The revised, less stringent terms of the U.S. Trade Representative's fee plan for Chinese-built ships are an encouragement for China's shipbuilders, multiple shipping sources have told SCMP this week. Though the USTR's initial proposal dampened foreign owners' interest in buying Chinese-made tonnage in the first quarter, the recalibrated financial penalties and the full exclusion of many vessels in the new version gives China's shipbuilding yards reason for optimism - especially as the White House is now signaling its willingness to negotiate down its demands on trade.

The new, more detailed version of the USTR's proposed rule covers much less of the world fleet than the first version. Most importantly, it now exempts most non-Chinese vessels from the fee structure. Before, an owner with Chinese ships anywhere in its fleet would get billed for every U.S. port call, even if using its non-Chinese ships to call in the United States. Under the revised USTR plan, the owner can separate out its Chinese-built ships for use in overseas trade, use all its other ships for port calls in the U.S. market, and avoid any of the fees - while still buying and using Chinese tonnage. 

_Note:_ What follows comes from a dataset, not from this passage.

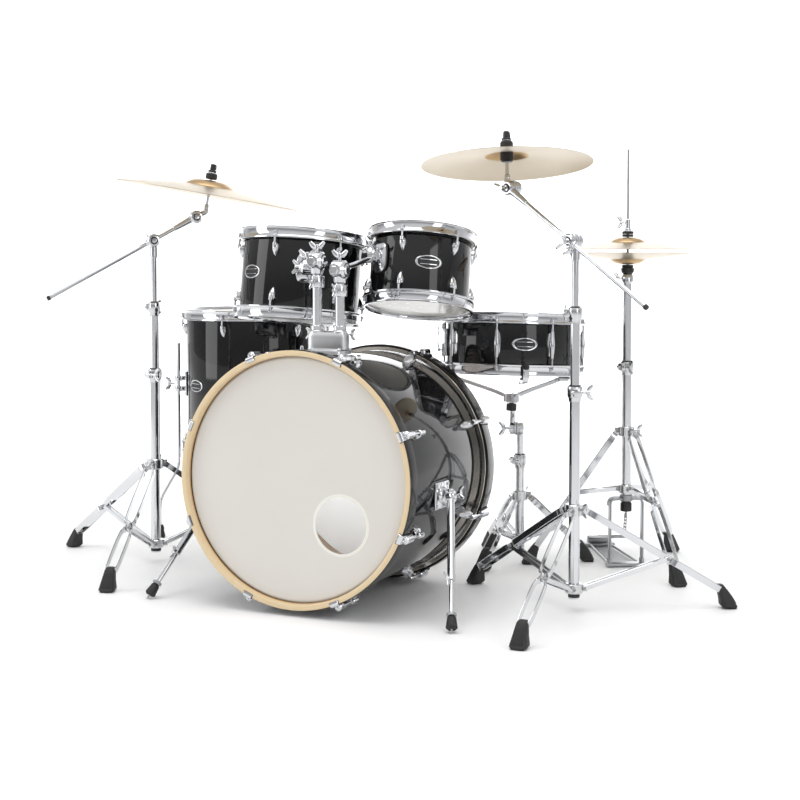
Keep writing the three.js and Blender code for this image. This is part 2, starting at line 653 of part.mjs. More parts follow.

The revision also contains broad exemptions. Most vessels arriving in ballast will not be charged, and all vessels smaller than a Panamax (55,000 dwt, 4,000 TEU for a boxship, or 80,000 dwt for a bulker) are fully exempt. 

For Chinese ships that do get billed, the fees are also less onerous: they are now assessed once per visit to the U.S., not for each port call in a string, and only up to five times per ship per year. The charges are also calibrated by vessel size now, removing a disproportionate impact on smaller vessels. 

"[It] is a big relief for Chinese shipbuilders, as it significantly alleviates clients’ concerns about placing orders," a senior analyst at a Chinese state shipping firm told SCMP, estimating that about 60 percent of China's current orderbook would not be subject to tariffs. 

The relief comes just in time for China's yards, notably in the dry bulk segment. Bulker orders dropped by more than 90 percent in the first two months of the year, according to BIMCO. Top shipbroker Howe Robinson reports just 39 newbuild bulker contracts signed in the first quarter anywhere in the world, down from 213 the year before. Chinese yards received just 13 of these orders, according to Xinde. 

The day after the USTR's revised plan was released, specialist yard China Merchants Industry Group announced plans to start building general-purpose bulk carriers and boxships through the purchase of an existing shipyard, Qingdao Yangfan Shipbuilding Co.